++++ Data records ++++

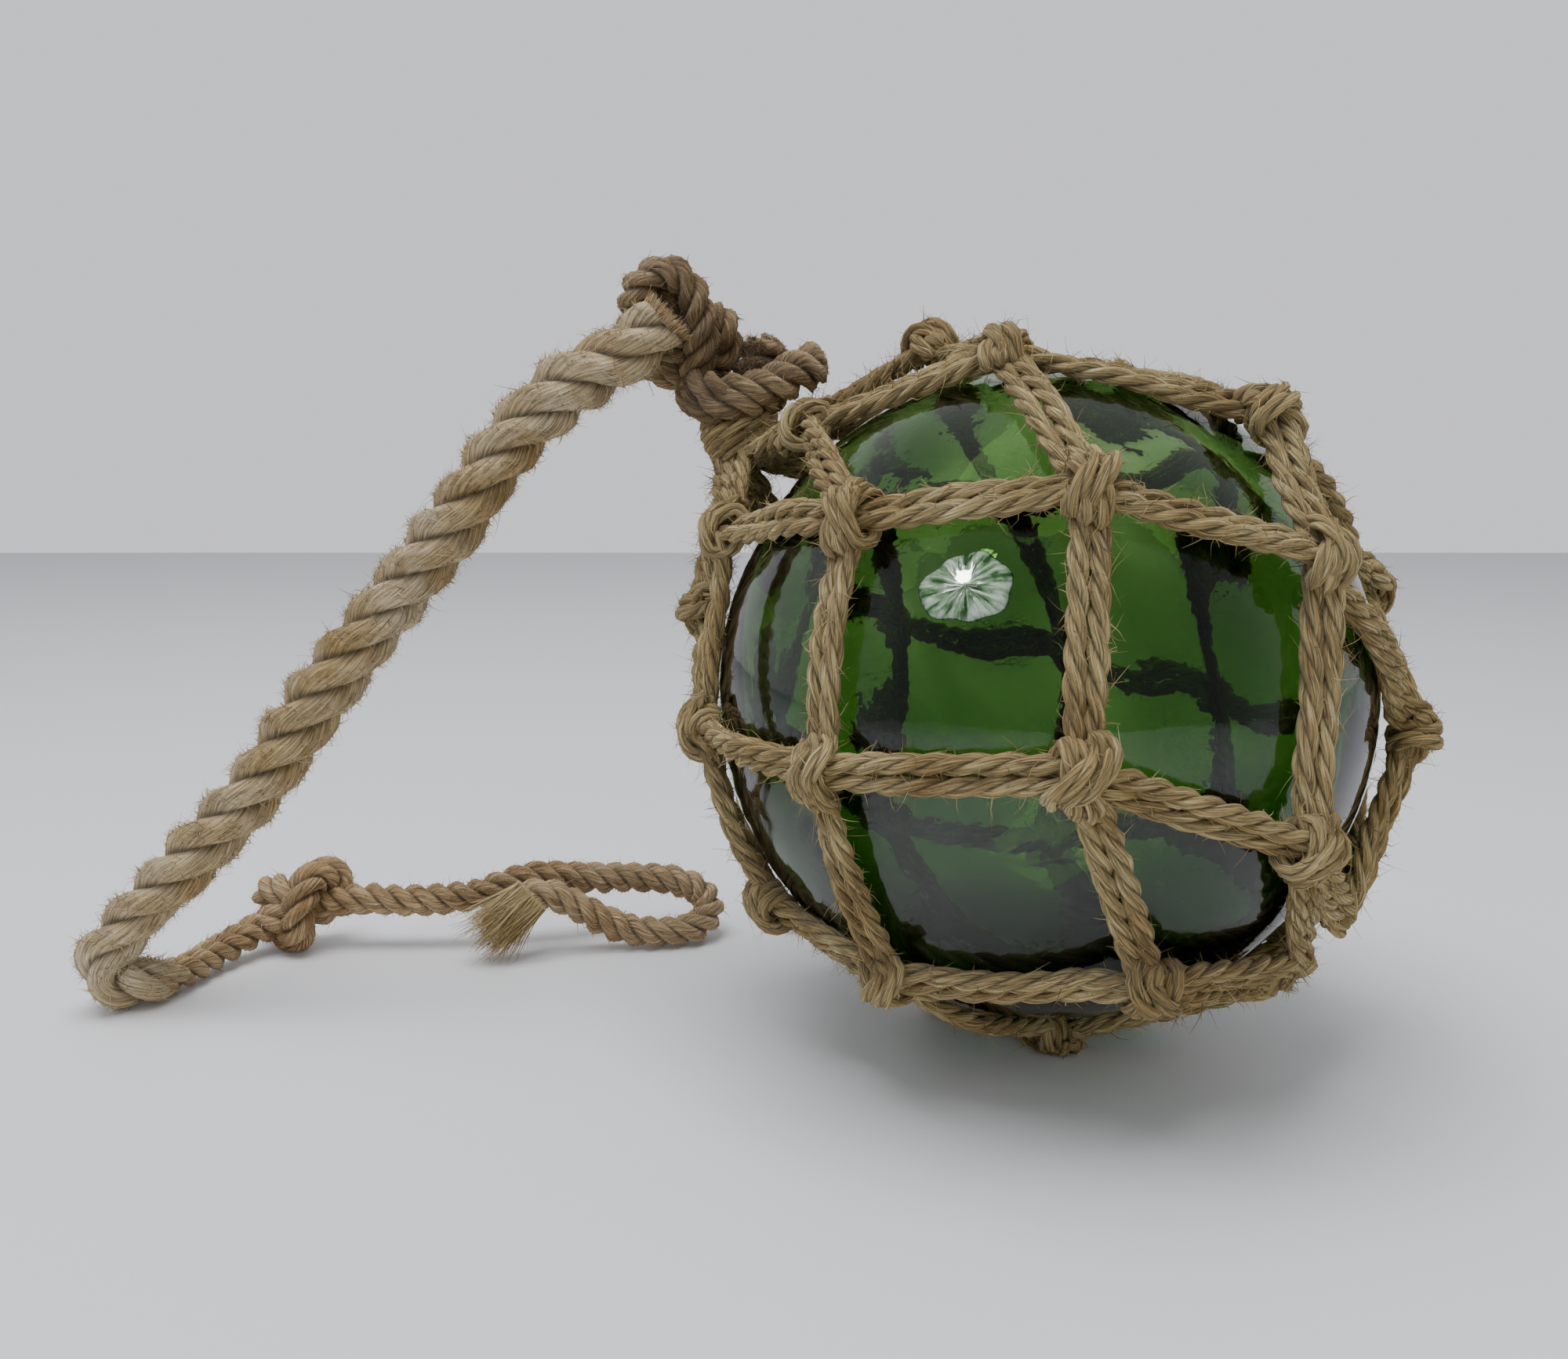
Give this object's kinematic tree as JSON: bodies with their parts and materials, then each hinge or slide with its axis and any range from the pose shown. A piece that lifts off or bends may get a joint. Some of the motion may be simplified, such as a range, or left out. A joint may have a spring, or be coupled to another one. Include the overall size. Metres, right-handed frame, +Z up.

++++
++++ Data records ++++

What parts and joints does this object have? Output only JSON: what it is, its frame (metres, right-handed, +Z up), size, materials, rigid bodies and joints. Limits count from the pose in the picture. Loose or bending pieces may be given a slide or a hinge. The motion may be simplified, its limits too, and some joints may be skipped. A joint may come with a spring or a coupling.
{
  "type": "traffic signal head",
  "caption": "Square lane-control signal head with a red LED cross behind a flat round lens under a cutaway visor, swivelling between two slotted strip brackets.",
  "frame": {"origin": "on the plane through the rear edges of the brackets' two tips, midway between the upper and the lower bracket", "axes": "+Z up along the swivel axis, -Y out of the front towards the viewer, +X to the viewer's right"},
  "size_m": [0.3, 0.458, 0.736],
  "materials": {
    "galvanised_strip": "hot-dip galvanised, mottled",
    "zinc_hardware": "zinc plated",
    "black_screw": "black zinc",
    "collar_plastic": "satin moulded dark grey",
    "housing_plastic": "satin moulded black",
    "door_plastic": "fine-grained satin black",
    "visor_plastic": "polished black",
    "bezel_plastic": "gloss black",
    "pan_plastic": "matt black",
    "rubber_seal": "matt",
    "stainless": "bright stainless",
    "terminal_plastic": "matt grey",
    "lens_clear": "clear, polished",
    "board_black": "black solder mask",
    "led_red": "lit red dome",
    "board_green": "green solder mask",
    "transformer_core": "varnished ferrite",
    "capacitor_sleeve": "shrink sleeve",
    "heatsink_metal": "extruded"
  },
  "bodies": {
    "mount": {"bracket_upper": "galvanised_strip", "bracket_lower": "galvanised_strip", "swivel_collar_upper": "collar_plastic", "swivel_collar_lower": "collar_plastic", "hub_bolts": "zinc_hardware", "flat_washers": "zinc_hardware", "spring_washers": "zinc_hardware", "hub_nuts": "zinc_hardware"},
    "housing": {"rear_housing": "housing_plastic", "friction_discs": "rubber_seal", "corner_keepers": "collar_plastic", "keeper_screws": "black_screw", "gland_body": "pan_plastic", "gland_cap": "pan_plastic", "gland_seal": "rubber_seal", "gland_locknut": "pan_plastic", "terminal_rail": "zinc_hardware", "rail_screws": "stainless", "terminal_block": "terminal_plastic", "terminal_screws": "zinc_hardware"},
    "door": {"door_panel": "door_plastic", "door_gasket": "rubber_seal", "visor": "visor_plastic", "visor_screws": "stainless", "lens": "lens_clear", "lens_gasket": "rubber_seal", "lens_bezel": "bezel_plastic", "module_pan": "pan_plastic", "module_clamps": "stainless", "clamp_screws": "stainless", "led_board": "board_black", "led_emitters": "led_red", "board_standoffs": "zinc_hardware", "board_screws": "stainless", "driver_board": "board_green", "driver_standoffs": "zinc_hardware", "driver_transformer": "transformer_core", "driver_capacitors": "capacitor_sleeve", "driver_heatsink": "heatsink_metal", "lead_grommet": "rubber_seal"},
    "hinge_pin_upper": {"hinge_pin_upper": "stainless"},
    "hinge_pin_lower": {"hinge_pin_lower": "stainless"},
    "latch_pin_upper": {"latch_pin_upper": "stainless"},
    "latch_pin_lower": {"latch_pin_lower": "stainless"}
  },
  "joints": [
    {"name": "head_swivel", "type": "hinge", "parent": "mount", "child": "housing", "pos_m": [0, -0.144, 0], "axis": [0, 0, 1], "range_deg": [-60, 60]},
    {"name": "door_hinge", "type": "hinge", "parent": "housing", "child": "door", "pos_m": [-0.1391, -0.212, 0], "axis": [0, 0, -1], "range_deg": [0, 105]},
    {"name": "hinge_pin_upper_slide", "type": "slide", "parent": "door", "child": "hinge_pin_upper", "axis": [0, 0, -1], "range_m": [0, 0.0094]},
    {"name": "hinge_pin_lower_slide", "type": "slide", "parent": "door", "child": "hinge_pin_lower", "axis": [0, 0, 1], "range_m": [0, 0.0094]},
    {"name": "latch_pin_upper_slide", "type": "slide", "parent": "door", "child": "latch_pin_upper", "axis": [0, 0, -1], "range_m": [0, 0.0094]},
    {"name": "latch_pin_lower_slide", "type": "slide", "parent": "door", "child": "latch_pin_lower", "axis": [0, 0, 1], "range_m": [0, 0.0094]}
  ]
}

++++
++++ Data records ++++

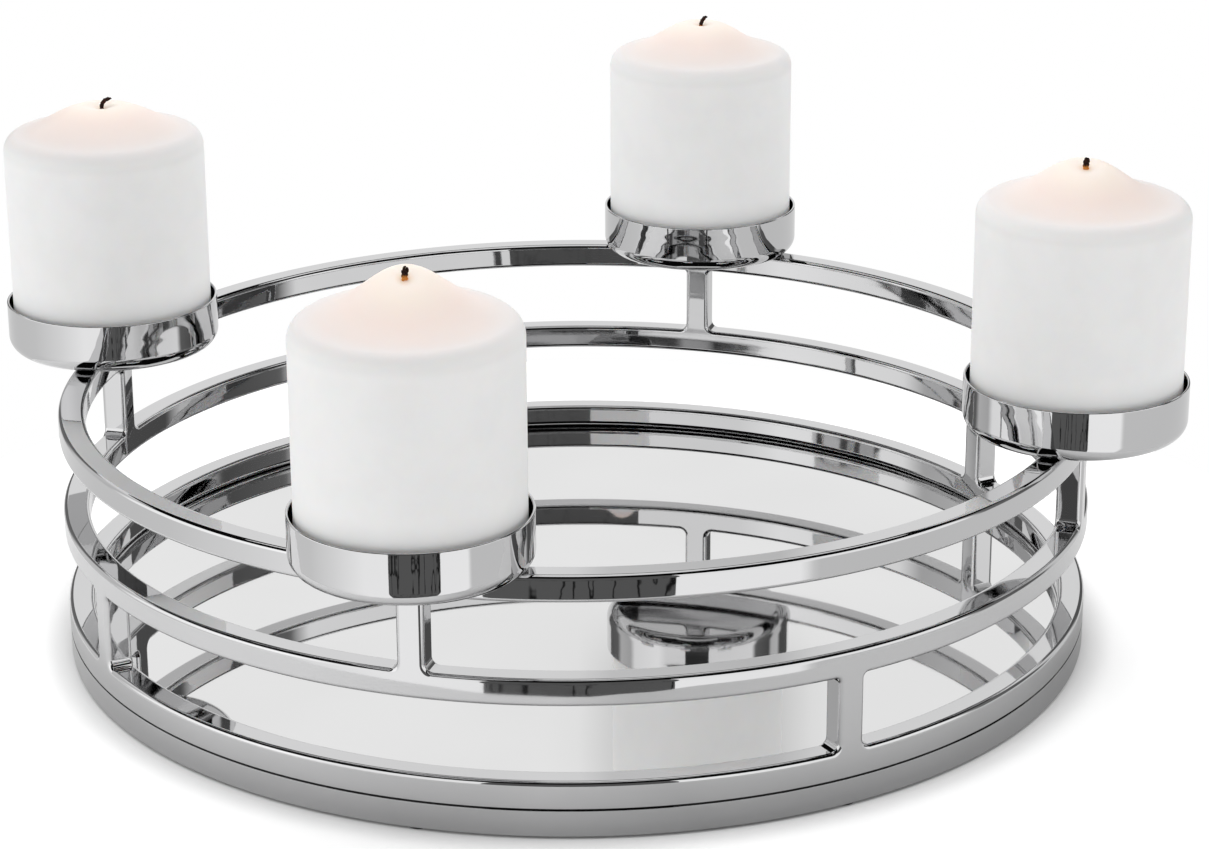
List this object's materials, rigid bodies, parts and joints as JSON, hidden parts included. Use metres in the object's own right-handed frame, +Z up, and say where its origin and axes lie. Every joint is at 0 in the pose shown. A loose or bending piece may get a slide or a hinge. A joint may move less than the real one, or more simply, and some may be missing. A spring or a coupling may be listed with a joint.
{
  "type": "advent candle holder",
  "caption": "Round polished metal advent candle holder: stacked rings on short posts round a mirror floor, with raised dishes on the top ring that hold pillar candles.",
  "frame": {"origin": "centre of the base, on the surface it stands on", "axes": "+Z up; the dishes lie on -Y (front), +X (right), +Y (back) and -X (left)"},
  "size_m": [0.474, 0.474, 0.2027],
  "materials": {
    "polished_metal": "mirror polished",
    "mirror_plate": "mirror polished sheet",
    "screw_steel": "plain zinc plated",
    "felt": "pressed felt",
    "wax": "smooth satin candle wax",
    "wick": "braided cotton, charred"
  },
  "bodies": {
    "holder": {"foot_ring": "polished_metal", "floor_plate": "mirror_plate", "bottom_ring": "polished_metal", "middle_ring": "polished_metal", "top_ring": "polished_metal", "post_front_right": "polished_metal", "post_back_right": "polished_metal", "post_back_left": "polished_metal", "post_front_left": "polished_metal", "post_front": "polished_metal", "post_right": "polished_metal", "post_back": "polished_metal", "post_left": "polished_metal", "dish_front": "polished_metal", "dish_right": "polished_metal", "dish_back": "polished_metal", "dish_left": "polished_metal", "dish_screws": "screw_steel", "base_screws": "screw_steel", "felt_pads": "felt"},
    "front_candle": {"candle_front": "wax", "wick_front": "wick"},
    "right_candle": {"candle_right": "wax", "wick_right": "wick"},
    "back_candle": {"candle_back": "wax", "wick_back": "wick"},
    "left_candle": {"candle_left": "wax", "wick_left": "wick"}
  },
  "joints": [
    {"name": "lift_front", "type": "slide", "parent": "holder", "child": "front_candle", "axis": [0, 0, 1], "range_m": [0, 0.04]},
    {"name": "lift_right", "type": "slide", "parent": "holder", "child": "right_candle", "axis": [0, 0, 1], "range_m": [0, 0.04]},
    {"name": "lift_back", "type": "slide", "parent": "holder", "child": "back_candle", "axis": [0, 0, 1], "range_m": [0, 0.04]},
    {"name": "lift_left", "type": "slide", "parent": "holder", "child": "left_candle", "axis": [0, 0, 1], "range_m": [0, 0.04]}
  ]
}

++++

:: Requirements ::
Pick out every line with the string "that" and copy it.

:: Response to this exercise ::
Give this object's kinematic tree as JSON: bodies with their parts and materials, then each hinge or slide with its axis and any range from the pose shown. A piece that lifts off or bends may get a joint. Some of the motion may be simplified, such as a range, or left out. A joint may have a spring, or be coupled to another one. Include the overall size. Metres, right-handed frame, +Z up.
  "caption": "Round polished metal advent candle holder: stacked rings on short posts round a mirror floor, with raised dishes on the top ring that hold pillar candles.",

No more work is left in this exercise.